Al padre, Alcina è unita da memorie infantili e da affinità del carattere, forte, determinato, sicuro nella distinzione fra bene e male. La madre Amarantina, innocente e sognatrice, è invece ormai "lontana lontanissima", in una condizione priva di rimpianti ed estranea agli antichi legami: il suo ritratto richiama quello del fratello di Alcina, Aliseo, continuamente perso nei suoi pensieri, chino per ore su un disegno a matita e avaro di parole. Sarà proprio lui la giovane vittima su cui si sfogherà la rabbia impotente dei fascisti: le pagine in cui viene descritta la sua esecuzione sono fra le più intense del libro, segnate da una sinistra sospensione e dal rallentamento del tempo; del resto proprio la riflessione sul tempo è il perno su cui ruota tutta la vicenda: conseguenza della caduta di Lucifero, può anche rimanere fermo (come afferma orgogliosamente il partigiano Bitto di fronte agli aguzzini che lo vogliono lasciare marcire in galera) o risolversi dopo la morte - secondo le parole di Astorre - in un permanere senza presente e futuro, in "un'assenza immobile dove tutto si agglutina come in un vortice".

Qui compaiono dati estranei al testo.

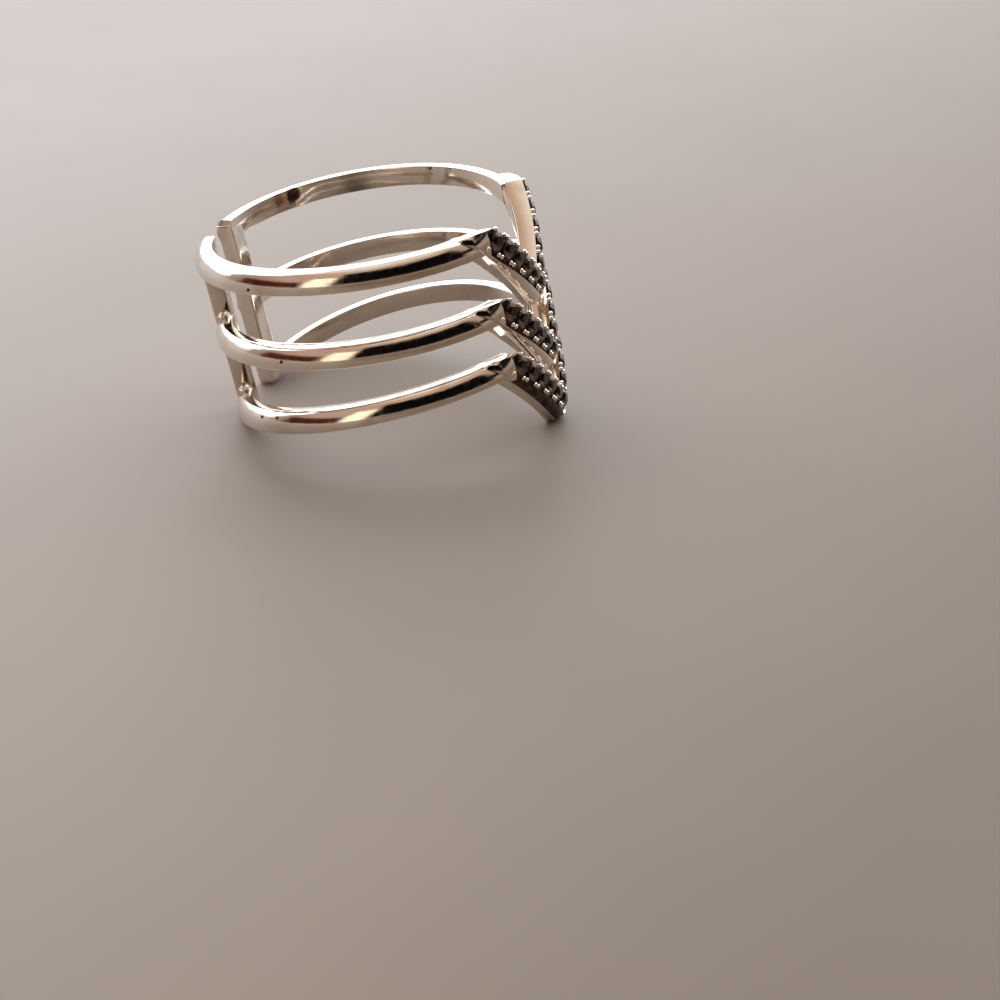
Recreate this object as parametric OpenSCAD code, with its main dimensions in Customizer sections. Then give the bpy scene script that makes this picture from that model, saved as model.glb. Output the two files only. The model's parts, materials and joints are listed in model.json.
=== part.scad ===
// Open-backed silver ring of three bands, each with a stone-set V at the front.
// It lies as it rests by itself: on the tip of the lowest V and on the two back ends.
// Millimetres, Z up, front towards -Y, origin on the surface under the middle of the ring.

/* [Finger] */
// Inner diameter of the ring
finger_d = 17.3; // [15.5:0.1:20]
// Opening between the two back ends, seen from the middle of the ring, in degrees
back_gap = 17.6; // [14:0.2:30]

/* [Bands] */
// Height of each band
band_h = 1.25; // [1:0.05:1.6]
// Thickness of each band where its domed outer face stands out most
band_t = 1.15; // [0.9:0.05:1.4]
// Radius of that dome
dome_r = 1.35; // [1.25:0.05:1.6]
// How far the dome's top lies below the band's middle, so that the face leans in upwards
dome_drop = 0.35; // [0.1:0.05:0.4]

/* [End bars] */
// Thickness of the upright bar that joins the three band ends
bar_t = 1.05; // [0.8:0.05:1.1]
// Width of that bar round the ring
bar_w = 1.2; // [1:0.1:2]

/* [V settings] */
// Distance from the finger hole's wall to the outer face of the V arms
arm_t = 1.35; // [1.2:0.05:1.6]
// How far their inner face stands back from the finger
arm_back = 0.2; // [0.1:0.05:0.25]
// Slope of a V's outer, lower edge from level, in degrees
outer_slope = 49.6; // [48:0.2:51]
// Slope of its inner, upper edge, which the stones follow
inner_slope = 44.2; // [43:0.2:46]
// Height of metal at the middle of a V
tip_h = 2; // [1.9:0.05:2.2]
// Place of the shoulders, where bands meet V arms, in degrees from the front
shoulder = 38; // [36:0.5:40]

/* [Stones] */
// Girdle diameter of a stone
stone_d = 1.08; // [1:0.02:1.1]
// Distance from stone to stone along an arm
stone_pitch = 1.19; // [1.18:0.01:1.22]
// Distance from the stones' middles to the V's upper edge
row_edge = 0.63; // [0.62:0.01:0.66]
// Stones on each arm, besides the one at the tip
stones_per_arm = 5; // [4:1:5]
// Clearance between a stone and its seat
seat_gap = 0.03; // [0.02:0.01:0.04]
// Diameter of the metal grains that hold the stones
grain_d = 0.24; // [0.18:0.02:0.24]

/* [Hidden] */
$fn = 48;

// One line for each band and its V: name, then the heights of the band's middle,
// as a tilted flat circle passes the back, the side and the front
BACK = 1;
SIDE = 2;
FRONT = 3;
rows = [
    ["upper",  4.62,  4.47,  3.74],
    ["middle", -0.06, 0.12, -0.42],
    ["lower", -5.02, -3.60, -3.88],
];
row_count = len(rows);

inner_r = finger_d / 2;
arm_r = inner_r + arm_t;
arm_in_r = inner_r + arm_back;
// All metal starts inside the finger hole, which is bored last
core_r = inner_r - 0.25;
back_end = 180 - back_gap / 2;
// Bands run on inside the arms as far as this, so that the two are one solid
band_start = shoulder - 11;
band_stop = back_end - 0.6;
corner_cut = 0.2;
bar_step = 0.03;
arm_step = 0.12;

// V outline, seen from the front: rise of its two edges, and half widths at the shoulder and the blunt tip
outer_rise = tan(outer_slope);
inner_rise = tan(inner_slope);
low_x = arm_r * sin(shoulder);
tip_x = 0.9;

stone_count = 2 * stones_per_arm + 1;
pitch_x = stone_pitch * cos(inner_slope);
girdle_proud = 0.02;
grain_sink = 0.02;
grain_side = 0.49;
grain_step = 0.48;

// Cut of a stone, as shares of its diameter
TABLE = 0.56;
CROWN = 0.16;
GIRDLE = 0.03;
PAVILION = 0.42;
MAINS = 8;

function pad(i) = i < 10 ? str("0", i) : str(i);
function stone_name(r, i) = str(rows[r][0], "_stone_", pad(i + 1));

// Height of a band's middle at angle a, counted from the front
function level(r) = (rows[r][FRONT] + rows[r][BACK]) / 2;
function band_z(r, a) =
    level(r) + (rows[r][FRONT] - rows[r][BACK]) / 2 * cos(a) + (rows[r][SIDE] - level(r)) * sin(a);
// Fall of a band's line at the shoulder, for each millimetre across the front
function shoulder_fall(r) =
    (band_z(r, shoulder) - band_z(r, band_start)) / (low_x - arm_r * sin(band_start));
function arm_top(r) = band_z(r, shoulder) + band_h / 2 + arm_step;
// Heights of the V's lower edge, upper edge and row of stones at half width x
function low_z(r, x) = arm_top(r) - (low_x - x) * outer_rise;
function high_z(r, x) = low_z(r, tip_x) + tip_h + x * inner_rise;
function row_z(r, x) = high_z(r, x) - row_edge / cos(inner_slope);

// Section of a band: level top and bottom, dome outside
module band_section() {
    intersection() {
        translate([core_r, -band_h / 2]) square([inner_r + band_t - core_r, band_h]);
        translate([inner_r + band_t - dome_r, -dome_drop]) circle(r = dome_r, $fn = 96);
    }
}

// Half of a band, from inside the arm to the back end
module half_band(r) {
    translate([0, 0, level(r)])
        rotate([atan((rows[r][BACK] - level(r)) / inner_r), -atan((rows[r][SIDE] - level(r)) / inner_r), 0])
            rotate([0, 0, band_start - 90])
                rotate_extrude(angle = band_stop - band_start, $fn = 120) band_section();
}

// Bar across the three band ends
module end_bar() {
    bottom = band_z(row_count - 1, back_end) - band_h / 2 + bar_step;
    top = band_z(0, back_end) + band_h / 2 - bar_step;
    outer = inner_r + bar_t;
    turn = bar_w / inner_r * 180 / PI;
    rotate([0, 0, back_end - turn - 90])
        rotate_extrude(angle = turn, $fn = 120)
            polygon([
                [core_r, bottom], [outer - corner_cut, bottom], [outer, bottom + corner_cut],
                [outer, top - corner_cut], [outer - corner_cut, top], [core_r, top]
            ]);
}

// The V, cut from a drum by its outline
module v_arms(r) {
    fall = shoulder_fall(r);
    top_x = (arm_top(r) - fall * low_x - high_z(r, 0)) / (inner_rise - fall);
    half = [[tip_x, low_z(r, tip_x)], [low_x, arm_top(r)], [top_x, high_z(r, top_x)], [0, high_z(r, 0)]];
    outline = concat(half, [for (i = [2:-1:0]) [-half[i][0], half[i][1]]]);
    intersection() {
        translate([0, 0, low_z(r, 0)]) difference() {
            cylinder(r = arm_r, h = arm_top(r) - low_z(r, 0) + 1, $fn = 120);
            translate([0, 0, -1]) cylinder(r = arm_in_r, h = arm_top(r) - low_z(r, 0) + 3, $fn = 120);
        }
        translate([0, -inner_r / 2, 0]) rotate([90, 0, 0]) linear_extrude(arm_r) polygon(outline);
    }
}

// Place of stone i on row r, or of what lies s steps along the row from its tip
function step_x(s) = s * pitch_x;
module on_row(r, s, across = 0, out = 0) {
    x = step_x(s) - sign(s) * across * sin(inner_slope);
    z = row_z(r, abs(step_x(s))) + across * cos(inner_slope);
    translate([0, 0, z]) rotate([90, 0, asin(x / arm_r)]) translate([0, 0, arm_r + out]) children();
}

// Hole that a stone sits in: straight at the girdle, then a cone
module seat() {
    r = stone_d / 2 + seat_gap;
    depth = (PAVILION + GIRDLE) * stone_d + 2 * seat_gap;
    straight = 0.06;
    translate([0, 0, -straight]) cylinder(r = r, h = 1, $fn = 24);
    translate([0, 0, -depth]) cylinder(r1 = 0.02, r2 = r, h = depth - straight, $fn = 24);
}

// Four small metal grains round each stone, in a row along each edge of the arm
module grains(r) {
    for (i = [0:stone_count - 1], end = [-1, 1], side = [-1, 1])
        on_row(r, i - stones_per_arm + end * grain_step, side * grain_side, -grain_sink)
            sphere(d = grain_d, $fn = 16);
}

module v_seats(r) {
    for (i = [0:stone_count - 1]) on_row(r, i - stones_per_arm, 0, girdle_proud) seat();
}

// Round stone with a table, star, kite and girdle facets, and a pointed back
module cut_stone(d) {
    r = d / 2;
    table_r = r * TABLE;
    half_turn = 180 / MAINS;
    top_z = (CROWN + GIRDLE / 2) * d;
    edge_z = GIRDLE / 2 * d;
    star_r = (table_r * cos(half_turn) + r) / 2;
    star_z = edge_z + (top_z - edge_z) * (r - star_r * cos(half_turn)) / (r - table_r);
    girdle = 2 * MAINS;
    table_ring = [for (k = [0:MAINS - 1]) let (a = 2 * k * half_turn) [table_r * cos(a), table_r * sin(a), top_z]];
    star_ring = [for (k = [0:MAINS - 1]) let (a = (2 * k + 1) * half_turn)
        [star_r * cos(a), star_r * sin(a), star_z]];
    edge_rings = [for (z = [edge_z, -edge_z], k = [0:girdle - 1]) let (a = k * half_turn)
        [r * cos(a), r * sin(a), z]];
    star = MAINS;
    upper = 2 * MAINS;
    lower = upper + girdle;
    culet = lower + girdle;
    crown = [for (k = [0:MAINS - 1])
        let (next = (k + 1) % MAINS, before = (k + MAINS - 1) % MAINS, g = upper + 2 * k)
        each [
            [k, next, star + k],
            [k, star + k, star + before],
            [star + before, star + k, g],
            [star + k, g + 1, g],
            [star + k, upper + (2 * k + 2) % girdle, g + 1]
        ]];
    walls = [for (k = [0:girdle - 1]) let (n = (k + 1) % girdle)
        each [[upper + k, upper + n, lower + k], [upper + n, lower + n, lower + k], [lower + k, lower + n, culet]]];
    polyhedron(
        concat(table_ring, star_ring, edge_rings, [[0, 0, -(PAVILION + GIRDLE / 2) * d]]),
        concat([[for (k = [MAINS - 1:-1:0]) k]], crown, walls)
    );
}

// Rest: the ring leans back until the lowest tip and the back ends touch the surface
tip_y = sqrt(pow(arm_in_r, 2) - pow(tip_x, 2));
tip_z = low_z(row_count - 1, tip_x);
heel_r = inner_r + band_t - dome_r + sqrt(pow(dome_r, 2) - pow(band_h / 2 - dome_drop, 2));
heel_y = heel_r * cos(180 - band_stop);
heel_z = level(row_count - 1) + (band_z(row_count - 1, band_stop) - level(row_count - 1)) * heel_r / inner_r
    - band_h / 2;
lean = atan2(heel_z - tip_z, tip_y + heel_y);
rest_z = -(tip_y * sin(lean) + tip_z * cos(lean));
stone_y = -(arm_r + girdle_proud + (CROWN + GIRDLE / 2) * stone_d) * cos(lean)
    + (row_z(row_count - 1, 0) - stone_d * TABLE / 2) * sin(lean);
front_y = min(stone_y, tip_z * sin(lean) - arm_r * cos(lean));
back_y = (inner_r + bar_t) * cos(back_gap / 2) * cos(lean)
    + (band_z(0, back_end) + band_h / 2 - bar_step - corner_cut) * sin(lean);
module at_rest() {
    translate([0, -(front_y + back_y) / 2, rest_z]) rotate([-lean, 0, 0]) children();
}

module silver_ring() {
    color("silver") at_rest() difference() {
        union() {
            for (r = [0:row_count - 1]) {
                v_arms(r);
                half_band(r);
                mirror([1, 0, 0]) half_band(r);
                grains(r);
            }
            end_bar();
            mirror([1, 0, 0]) end_bar();
        }
        translate([0, 0, -4 * finger_d]) cylinder(r = inner_r, h = 8 * finger_d, $fn = 120);
        for (r = [0:row_count - 1]) v_seats(r);
    }
}

module set_stone(r, i) {
    color([0.27, 0.22, 0.19]) at_rest() on_row(r, i - stones_per_arm, 0, girdle_proud) cut_stone(stone_d);
}

silver_ring();
for (r = [0:row_count - 1], i = [0:stone_count - 1])
    set_stone(r, i);
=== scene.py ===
import bpy
import json
import math
from mathutils import Matrix, Vector, noise

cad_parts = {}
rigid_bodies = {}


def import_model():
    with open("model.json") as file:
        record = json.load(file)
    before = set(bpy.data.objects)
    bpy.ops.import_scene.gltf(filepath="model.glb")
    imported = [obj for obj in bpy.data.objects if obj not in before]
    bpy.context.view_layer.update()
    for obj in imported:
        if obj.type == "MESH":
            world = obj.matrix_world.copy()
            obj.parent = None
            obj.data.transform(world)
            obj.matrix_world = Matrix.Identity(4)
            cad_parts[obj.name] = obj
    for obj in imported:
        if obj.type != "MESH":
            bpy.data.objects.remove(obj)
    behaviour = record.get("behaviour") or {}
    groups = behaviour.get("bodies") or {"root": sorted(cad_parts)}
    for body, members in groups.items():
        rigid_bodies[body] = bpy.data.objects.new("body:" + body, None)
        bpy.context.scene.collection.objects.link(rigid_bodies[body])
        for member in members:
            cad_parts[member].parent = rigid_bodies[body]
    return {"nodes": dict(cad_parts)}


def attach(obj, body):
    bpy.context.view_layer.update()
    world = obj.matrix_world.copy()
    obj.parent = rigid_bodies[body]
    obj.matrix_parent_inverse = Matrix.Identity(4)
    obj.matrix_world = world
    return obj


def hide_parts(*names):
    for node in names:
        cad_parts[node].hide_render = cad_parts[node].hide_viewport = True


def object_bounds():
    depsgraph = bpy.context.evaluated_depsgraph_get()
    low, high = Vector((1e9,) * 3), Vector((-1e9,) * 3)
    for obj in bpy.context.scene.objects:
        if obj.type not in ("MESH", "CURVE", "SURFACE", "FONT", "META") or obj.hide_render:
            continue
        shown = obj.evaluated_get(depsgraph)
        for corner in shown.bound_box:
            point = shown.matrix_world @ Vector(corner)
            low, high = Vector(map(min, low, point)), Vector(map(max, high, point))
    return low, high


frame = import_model()
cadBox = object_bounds()
print("frame loaded,", len(frame["nodes"]), "nodes")

mm = 0.001
degree = math.pi / 180
tiny = 0.001               # in millimetres, less than between any two points that are told apart

# The ring is built upright round Z in millimetres, then laid down as it rests
ring = {
    "fingerRadius": 8.65,
    "backEnd": 171.2,      # where the end bars stop, degrees from the front
    "bandInset": 0.6,      # the bands stop this many degrees before that, inside the bars
    "shoulder": 38.0,      # where a band meets its V arm
    "armRadius": 10.0,     # outer face of the V arms
    "armBack": 0.2,        # how far their inner face stands back from the finger
    "armStep": 0.12,       # how far they stand above their band
    "outerSlope": 49.6,    # lower edge of a V
    "innerSlope": 44.2,    # upper edge, which the stones follow
    "tipHalf": 0.9,        # half width of the blunt tip of a V
    "tipMetal": 2.0,       # height of metal at the middle of a V
    "rowEdge": 0.63,       # from the stones' middles to the upper edge
    "bandHeight": 1.25,
    "bandThickness": 1.15,
    "domeRadius": 1.35,
    "domeDrop": 0.35,      # how far the dome's top lies below the band's middle
    "barThickness": 1.05,
    "barStep": 0.03,       # how far inside the bands' outlines the bars end
    "barCorner": 0.2,      # cut off the solids' bars, and so needed to find the middle of their box
}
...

Da parte sua la spigolosa Alcina guarda al tempo storico e interiore come all'orizzonte di una scelta etica necessaria: assolto il compito di riacquistare la libertà per tutti, occorre assumersi il coraggio di cambiare, per non restare ancorati a un tipo fisso, ai dolori, ai ricordi, per non sprecare il "poco tempo che ci viene dato". La prospettiva di un'emigrazione in Argentina, nell'intendimento parenetico dell'autrice, rende completo il rito di salvazione, alludendo alla necessità di trovare una strada unica (aperta dall'amore sempre negato) dopo il difficile passaggio nel negativo della Storia.